- _Given problem_:
Go through the listing and copy every line word for word.

- _Data segment_:
------------------------

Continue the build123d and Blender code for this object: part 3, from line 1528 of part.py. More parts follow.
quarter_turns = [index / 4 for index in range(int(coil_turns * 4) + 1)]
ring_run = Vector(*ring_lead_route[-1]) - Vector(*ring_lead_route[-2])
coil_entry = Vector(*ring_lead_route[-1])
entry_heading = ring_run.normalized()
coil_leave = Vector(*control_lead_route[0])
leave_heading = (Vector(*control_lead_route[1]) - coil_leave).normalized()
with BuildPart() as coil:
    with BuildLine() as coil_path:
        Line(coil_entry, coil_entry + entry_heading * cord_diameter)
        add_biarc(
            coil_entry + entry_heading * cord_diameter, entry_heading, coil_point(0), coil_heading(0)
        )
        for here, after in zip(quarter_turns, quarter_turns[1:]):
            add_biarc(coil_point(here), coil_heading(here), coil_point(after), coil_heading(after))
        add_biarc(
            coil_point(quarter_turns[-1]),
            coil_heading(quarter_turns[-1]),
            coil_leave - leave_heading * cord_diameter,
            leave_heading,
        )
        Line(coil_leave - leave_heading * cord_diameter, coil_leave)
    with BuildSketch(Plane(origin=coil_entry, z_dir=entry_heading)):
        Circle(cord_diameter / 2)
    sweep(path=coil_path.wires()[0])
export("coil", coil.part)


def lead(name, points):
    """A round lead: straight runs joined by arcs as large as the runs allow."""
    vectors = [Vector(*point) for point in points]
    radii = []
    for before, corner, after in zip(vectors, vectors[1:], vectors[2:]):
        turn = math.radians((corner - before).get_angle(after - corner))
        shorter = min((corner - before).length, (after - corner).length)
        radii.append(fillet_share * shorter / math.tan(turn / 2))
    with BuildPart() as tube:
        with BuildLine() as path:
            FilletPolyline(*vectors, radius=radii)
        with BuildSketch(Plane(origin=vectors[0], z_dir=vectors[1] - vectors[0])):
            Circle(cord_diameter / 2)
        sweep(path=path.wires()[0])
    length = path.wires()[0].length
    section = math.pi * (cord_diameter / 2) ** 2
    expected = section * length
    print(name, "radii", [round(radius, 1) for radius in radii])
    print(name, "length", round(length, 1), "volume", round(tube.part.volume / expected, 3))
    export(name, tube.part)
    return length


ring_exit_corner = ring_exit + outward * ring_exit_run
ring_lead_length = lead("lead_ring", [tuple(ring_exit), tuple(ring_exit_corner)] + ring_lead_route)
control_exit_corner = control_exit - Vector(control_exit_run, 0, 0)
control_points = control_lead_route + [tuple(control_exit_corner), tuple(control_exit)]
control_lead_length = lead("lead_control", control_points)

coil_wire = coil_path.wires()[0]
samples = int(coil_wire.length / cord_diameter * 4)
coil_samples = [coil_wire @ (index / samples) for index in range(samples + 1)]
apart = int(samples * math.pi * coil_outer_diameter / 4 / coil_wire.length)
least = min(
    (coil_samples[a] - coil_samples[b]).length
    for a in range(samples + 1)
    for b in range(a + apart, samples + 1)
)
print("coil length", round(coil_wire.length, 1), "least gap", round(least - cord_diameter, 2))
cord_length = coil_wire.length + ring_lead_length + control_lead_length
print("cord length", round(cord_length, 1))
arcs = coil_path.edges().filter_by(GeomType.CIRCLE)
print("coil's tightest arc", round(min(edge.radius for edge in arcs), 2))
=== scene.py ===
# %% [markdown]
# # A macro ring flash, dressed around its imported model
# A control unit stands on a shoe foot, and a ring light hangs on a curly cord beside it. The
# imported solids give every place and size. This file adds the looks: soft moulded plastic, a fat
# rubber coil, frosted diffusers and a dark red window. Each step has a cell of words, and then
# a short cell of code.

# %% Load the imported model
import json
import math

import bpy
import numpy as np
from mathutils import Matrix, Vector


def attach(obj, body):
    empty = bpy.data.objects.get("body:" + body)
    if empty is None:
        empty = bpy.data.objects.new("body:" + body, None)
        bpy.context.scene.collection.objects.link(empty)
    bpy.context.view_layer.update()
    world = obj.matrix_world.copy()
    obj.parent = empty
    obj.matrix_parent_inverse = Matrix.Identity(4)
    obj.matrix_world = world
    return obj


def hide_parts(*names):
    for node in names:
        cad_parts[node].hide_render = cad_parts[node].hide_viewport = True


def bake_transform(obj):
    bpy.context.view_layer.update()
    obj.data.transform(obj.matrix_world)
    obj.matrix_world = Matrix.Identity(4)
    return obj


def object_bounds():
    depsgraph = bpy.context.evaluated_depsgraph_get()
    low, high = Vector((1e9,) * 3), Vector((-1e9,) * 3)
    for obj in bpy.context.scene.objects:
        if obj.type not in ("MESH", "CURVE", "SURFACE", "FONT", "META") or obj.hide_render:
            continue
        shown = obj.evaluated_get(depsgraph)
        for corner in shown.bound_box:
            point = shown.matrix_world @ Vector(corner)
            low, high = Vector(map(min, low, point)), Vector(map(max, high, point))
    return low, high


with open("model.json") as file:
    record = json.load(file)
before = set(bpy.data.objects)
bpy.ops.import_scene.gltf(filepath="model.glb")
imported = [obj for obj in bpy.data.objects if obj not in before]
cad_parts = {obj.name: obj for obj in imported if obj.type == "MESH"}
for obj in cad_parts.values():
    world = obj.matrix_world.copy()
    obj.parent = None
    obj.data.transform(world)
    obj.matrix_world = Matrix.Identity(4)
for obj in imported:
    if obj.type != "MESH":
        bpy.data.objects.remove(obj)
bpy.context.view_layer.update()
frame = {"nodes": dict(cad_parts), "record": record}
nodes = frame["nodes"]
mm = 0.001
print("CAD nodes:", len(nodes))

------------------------

- _Solution to the exercise_:
Continue the build123d and Blender code for this object: part 3, from line 1528 of part.py. More parts follow.
quarter_turns = [index / 4 for index in range(int(coil_turns * 4) + 1)]
ring_run = Vector(*ring_lead_route[-1]) - Vector(*ring_lead_route[-2])
coil_entry = Vector(*ring_lead_route[-1])
entry_heading = ring_run.normalized()
coil_leave = Vector(*control_lead_route[0])
leave_heading = (Vector(*control_lead_route[1]) - coil_leave).normalized()
with BuildPart() as coil:
    with BuildLine() as coil_path:
        Line(coil_entry, coil_entry + entry_heading * cord_diameter)
        add_biarc(
            coil_entry + entry_heading * cord_diameter, entry_heading, coil_point(0), coil_heading(0)
        )
        for here, after in zip(quarter_turns, quarter_turns[1:]):
            add_biarc(coil_point(here), coil_heading(here), coil_point(after), coil_heading(after))
        add_biarc(
            coil_point(quarter_turns[-1]),
            coil_heading(quarter_turns[-1]),
            coil_leave - leave_heading * cord_diameter,
            leave_heading,
        )
        Line(coil_leave - leave_heading * cord_diameter, coil_leave)
    with BuildSketch(Plane(origin=coil_entry, z_dir=entry_heading)):
        Circle(cord_diameter / 2)
    sweep(path=coil_path.wires()[0])
export("coil", coil.part)


def lead(name, points):
    """A round lead: straight runs joined by arcs as large as the runs allow."""
    vectors = [Vector(*point) for point in points]
    radii = []
    for before, corner, after in zip(vectors, vectors[1:], vectors[2:]):
        turn = math.radians((corner - before).get_angle(after - corner))
        shorter = min((corner - before).length, (after - corner).length)
        radii.append(fillet_share * shorter / math.tan(turn / 2))
    with BuildPart() as tube:
        with BuildLine() as path:
            FilletPolyline(*vectors, radius=radii)
        with BuildSketch(Plane(origin=vectors[0], z_dir=vectors[1] - vectors[0])):
            Circle(cord_diameter / 2)
        sweep(path=path.wires()[0])
    length = path.wires()[0].length
    section = math.pi * (cord_diameter / 2) ** 2
    expected = section * length
    print(name, "radii", [round(radius, 1) for radius in radii])
    print(name, "length", round(length, 1), "volume", round(tube.part.volume / expected, 3))
    export(name, tube.part)
    return length


ring_exit_corner = ring_exit + outward * ring_exit_run
ring_lead_length = lead("lead_ring", [tuple(ring_exit), tuple(ring_exit_corner)] + ring_lead_route)
control_exit_corner = control_exit - Vector(control_exit_run, 0, 0)
control_points = control_lead_route + [tuple(control_exit_corner), tuple(control_exit)]
control_lead_length = lead("lead_control", control_points)

coil_wire = coil_path.wires()[0]
samples = int(coil_wire.length / cord_diameter * 4)
coil_samples = [coil_wire @ (index / samples) for index in range(samples + 1)]
apart = int(samples * math.pi * coil_outer_diameter / 4 / coil_wire.length)
least = min(
    (coil_samples[a] - coil_samples[b]).length
    for a in range(samples + 1)
    for b in range(a + apart, samples + 1)
)
print("coil length", round(coil_wire.length, 1), "least gap", round(least - cord_diameter, 2))
cord_length = coil_wire.length + ring_lead_length + control_lead_length
print("cord length", round(cord_length, 1))
arcs = coil_path.edges().filter_by(GeomType.CIRCLE)
print("coil's tightest arc", round(min(edge.radius for edge in arcs), 2))
=== scene.py ===
# %% [markdown]
# # A macro ring flash, dressed around its imported model
# A control unit stands on a shoe foot, and a ring light hangs on a curly cord beside it. The
# imported solids give every place and size. This file adds the looks: soft moulded plastic, a fat
# rubber coil, frosted diffusers and a dark red window. Each step has a cell of words, and then
# a short cell of code.

# %% Load the imported model
import json
import math

import bpy
import numpy as np
from mathutils import Matrix, Vector


def attach(obj, body):
    empty = bpy.data.objects.get("body:" + body)
    if empty is None:
        empty = bpy.data.objects.new("body:" + body, None)
        bpy.context.scene.collection.objects.link(empty)
    bpy.context.view_layer.update()
    world = obj.matrix_world.copy()
    obj.parent = empty
    obj.matrix_parent_inverse = Matrix.Identity(4)
    obj.matrix_world = world
    return obj


def hide_parts(*names):
    for node in names:
        cad_parts[node].hide_render = cad_parts[node].hide_viewport = True


def bake_transform(obj):
    bpy.context.view_layer.update()
    obj.data.transform(obj.matrix_world)
    obj.matrix_world = Matrix.Identity(4)
    return obj


def object_bounds():
    depsgraph = bpy.context.evaluated_depsgraph_get()
    low, high = Vector((1e9,) * 3), Vector((-1e9,) * 3)
    for obj in bpy.context.scene.objects:
        if obj.type not in ("MESH", "CURVE", "SURFACE", "FONT", "META") or obj.hide_render:
            continue
        shown = obj.evaluated_get(depsgraph)
        for corner in shown.bound_box:
            point = shown.matrix_world @ Vector(corner)
            low, high = Vector(map(min, low, point)), Vector(map(max, high, point))
    return low, high


with open("model.json") as file:
    record = json.load(file)
before = set(bpy.data.objects)
bpy.ops.import_scene.gltf(filepath="model.glb")
imported = [obj for obj in bpy.data.objects if obj not in before]
cad_parts = {obj.name: obj for obj in imported if obj.type == "MESH"}
for obj in cad_parts.values():
    world = obj.matrix_world.copy()
    obj.parent = None
    obj.data.transform(world)
    obj.matrix_world = Matrix.Identity(4)
for obj in imported:
    if obj.type != "MESH":
        bpy.data.objects.remove(obj)
bpy.context.view_layer.update()
frame = {"nodes": dict(cad_parts), "record": record}
nodes = frame["nodes"]
mm = 0.001
print("CAD nodes:", len(nodes))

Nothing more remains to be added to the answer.